Here is what may be the beginning of the alphabet that we use, the precursor to it. God created the writing that contrasted with the pictograms of hieroglyphics and cuneiform writing that dominated the ancient world. From China, Sumeria, and Egypt to the civilizations of the ancient Americas pictures were used to convey ideas and history, representations of things worshipped. The basic units of writing, the letters, become symbols for ideas rather than pictures representing things to be worshipped as idols. ‘A’, instead of a symbol for a bull or an ox, is Aleph in Hebrew and Alpha in Greek, and ‘A’ for modern purposes. A good study for this is Marc A. Ouaknin’s Mysteries of the Alphabet. This could be part of God drawing a people out of a world of idolatrous pictures to be adored and turning their writing into ideas to be expressed by symbols.
God is going to give the Ten Commandments, the foundational principles of the Hebrew’s relationship with Him and with each other, to Moses. These are negative principles designed to constrain man’s inherited sin nature and channel their journey between the rocks of idolatry against God and evil behavior toward each other. Within their fullness, which will be revealed, lie the positive statements that will become the essence of Christian faith and practice.
Deuteronomy 6:5 And thou shalt love the LORD thy God with all thine heart, and with all thy soul, and with all thy might.
Leviticus 19:18 Thou shalt not avenge, nor bear any grudge against the children of thy people, but thou shalt love thy neighbour as thyself: I am the LORD.
They are the essence of Jesus’ positive statements.
Matthew 22:35 Then one of them, which was a lawyer, asked him a question, tempting him, and saying, 36 Master, which is the great commandment in the law? 37 Jesus said unto him, Thou shalt love the Lord thy God with all thy heart, and with all thy soul, and with all thy mind. 38 This is the first and great commandment. 39 And the second is like unto it, Thou shalt love thy neighbour as thyself. 40 On these two commandments hang all the law and the prophets.
The essence of loving God, from the commandments, is to not worship other gods and the essence of loving one’s neighbor, according to the commandments, is to do him no harm.

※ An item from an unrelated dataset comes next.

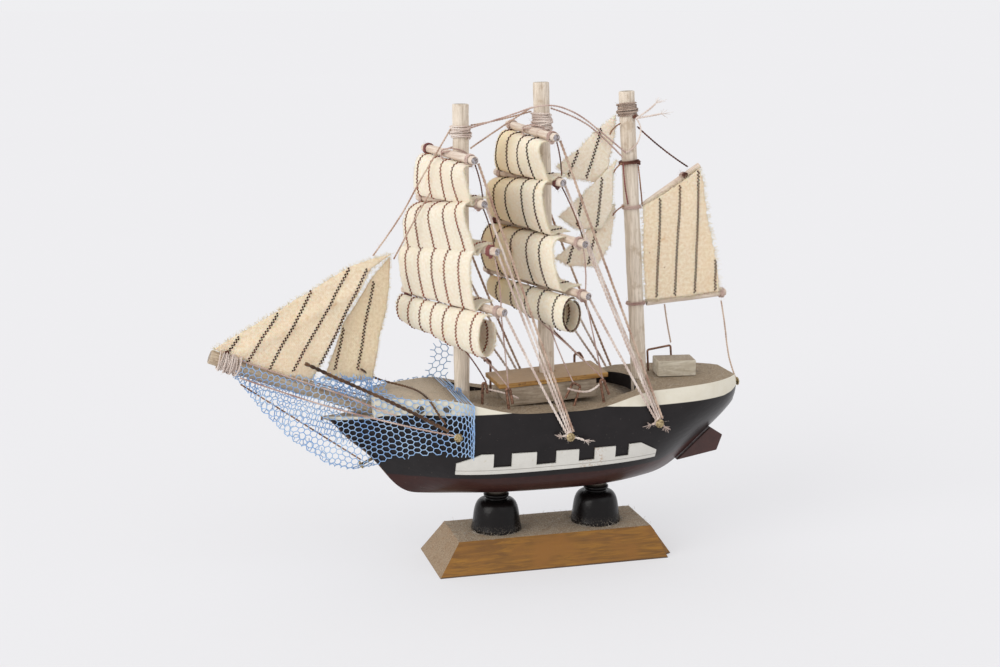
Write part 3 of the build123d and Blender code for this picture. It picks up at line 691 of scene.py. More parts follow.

Christ revealed the fullness of the Law, for instance, in His story of The Good Samaritan. It is not enough not to harm someone as an expression of love but to do good to them, as well.
Luke 10:29 But he, willing to justify himself, said unto Jesus, And who is my neighbour? 30 And Jesus answering said, A certain man went down from Jerusalem to Jericho, and fell among thieves, which stripped him of his raiment, and wounded him, and departed, leaving him half dead. 31 And by chance there came down a certain priest that way: and when he saw him, he passed by on the other side. 32 And likewise a Levite, when he was at the place, came and looked on him, and passed by on the other side. 33 But a certain Samaritan, as he journeyed, came where he was: and when he saw him, he had compassion on him, 34 And went to him, and bound up his wounds, pouring in oil and wine, and set him on his own beast, and brought him to an inn, and took care of him. 35 And on the morrow when he departed, he took out two pence, and gave them to the host, and said unto him, Take care of him; and whatsoever thou spendest more, when I come again, I will repay thee. 36 Which now of these three, thinkest thou, was neighbour unto him that fell among the thieves? 37 And he said, He that shewed mercy on him. Then said Jesus unto him, Go, and do thou likewise.
James laid it out this way.
James 2:14 ¶ What doth it profit, my brethren, though a man say he hath faith, and have not works? can faith save him? 15 If a brother or sister be naked, and destitute of daily food, 16 And one of you say unto them, Depart in peace, be ye warmed and filled; notwithstanding ye give them not those things which are needful to the body; what doth it profit? 17 Even so faith, if it hath not works, is dead, being alone.
With regard to the simile in verse 17 note;
Deuteronomy 4:24 For the LORD thy God is a consuming fire, even a jealous God.
Hebrews 12:29 For our God is a consuming fire.
Biblically speaking, seven is a number that can represent completion, the perfecting of a thing, finishing it. The seven days of Creation come to mind, as an example. Forty days is a number that can represent testing and trial. See Elijah’s forty days on Mount Horeb also in 1Kings 19 and Jesus forty days in the wilderness in the Gospels.